Rainbow Tables were introduced in 2003 by Philippe Oechslin in «Making a Faster Cryptanalytic Time-Memory Trade-Off». This work is a simple yet very smart improvement of approach described by Martin Hellman in 1980 in «A Cryptanalytic Time-Memory Trade-Off». Original Hellman’s method, however, had some drawbacks which has limited it’s applicability in practice.

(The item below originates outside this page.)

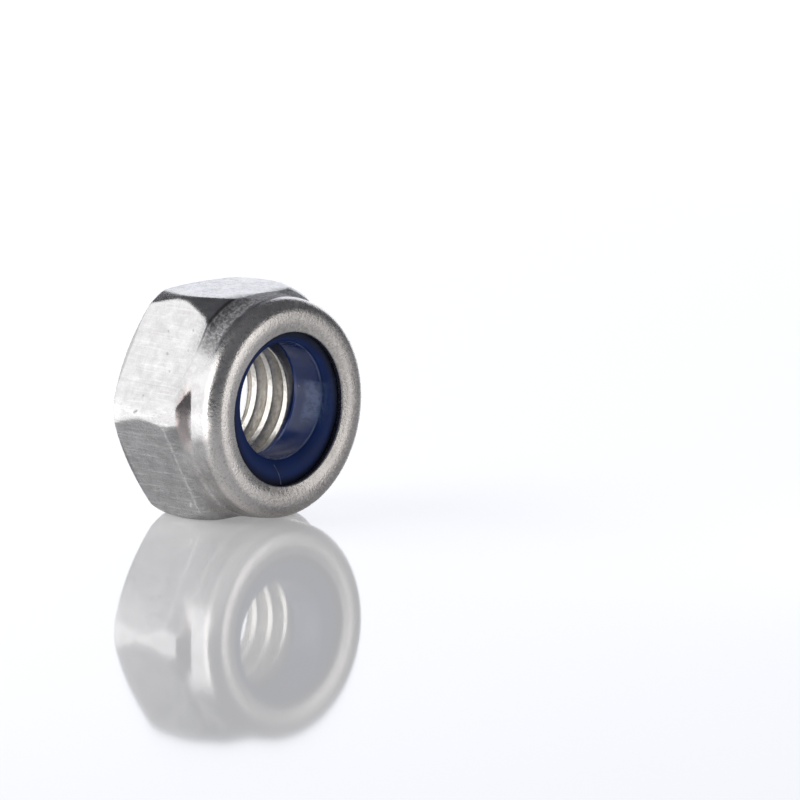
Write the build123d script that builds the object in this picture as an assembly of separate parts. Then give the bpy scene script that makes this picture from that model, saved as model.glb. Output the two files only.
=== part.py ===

Rainbow Tables are perfectly suited for both password recovery encryption key recovery, but Philippe was focused on passwords in his work and I think that’s the reason why most software was also focused on applying Rainbow Tables to password recovery. First software utilizing Rainbow Tables to decrypt documents, ophcrack_office by Philippe Oechslin, appeared in late 2006. It supported Microsoft Word and Excel documents with 40-bit encryption. Elcomsoft was first to successfully apply Rainbow Tables to decrypt PDF documents with 40-bit encryption, APDFPR with this feature appeared in early 2007.
One important limitation of Rainbow Tables (which is inherited from original Hellman’s method) is that it is not possible to achieve 100% success probability with it. Most Rainbow Tables have success rate in the range 97-99% which is quite high, but if you have many files to process chances that Rainbow Tables will fail for one of them are getting higher. Thunder Tables™ remove this restriction.
Let’s assume there are 100 encrypted Word documents which we need to decrypt. Running them trough Rainbow Tables with 99% success rate will on average decrypt 99 and fail for one document, for which we’ll have to launch very slow brute-force attack. You can expect 99 out of 100 files to be decrypted in less than four hours but this one last file will take few days to decrypt. What is even worse, 99% of that brute-force time will be spent in vain because 99% of all possible keys are in Rainbow Tables and if document was encrypted with one of those 99% keys then Rainbow Table would have found it. So, there are only 1% of possible keys left, but brute-force doesn’t “know” about this.
To address this problem Thunder Tables™ contain additional file which lists all keys for which Rainbow Table fails. That is, if Rainbow Table attack on particular document fails, brute-force now “knows” which keys to check and will not spend time trying 99% of incorrect keys.
This idea looks very simple, but the problem is how to implement it, particularly how to build magic file with keys for which Rainbow Table attack will fail. You can’t just run every key through Rainbow Tables attack — it will take forever. You can, in theory, build a bitmap of keys in RAM, but you’ll need 128 GB of RAM for 40 bits which is kind of rare today (and was even rarer two years ago when we invented this). We had to be creative and finally we found the way. Thunder Tables™ for PDF were built on single Intel Core2 CPU with only 1 GB of RAM.
Thunder Tables™ are about 4 GB for each document type and they are shipped on DVD. DVDs are good for archiving data, but you definitely should not try to use them for actual attack — it will be too slow. Copy tables to hard drive or (much better) to USB Flash Drive. Specify location of tables in program settings and it will use them automatically.
Thunder Tables™ can be used to decrypt Microsoft Word and Adobe PDF documents. For Microsoft Excel we provide conventional Rainbow Tables with success rate about 97.5%. Reason for not providing Thunder Tables™ for it is because Excel uses very complicated file format and it is generally impossible to predict which data will be stored at where in a file. This knowledge is required to mount successful Thunder Tables™ or Rainbow Tables attack. According to our statistics, 3-5% of Excel files (created not only with Microsoft Excel but also with other compatible tools) have some features which can prevent successful usage of Rainbow Tables. This is why even if we build Thunder Tables™ for Microsoft Excel (which is not very difficult to do) we still cannot guarantee decryption with those tables because of Excel file format peculiarities. And this is also why there is no real sense in pursuing success probabilites higher than 97% — chances of getting "incompatible" file are just higher than chances that attack will fail.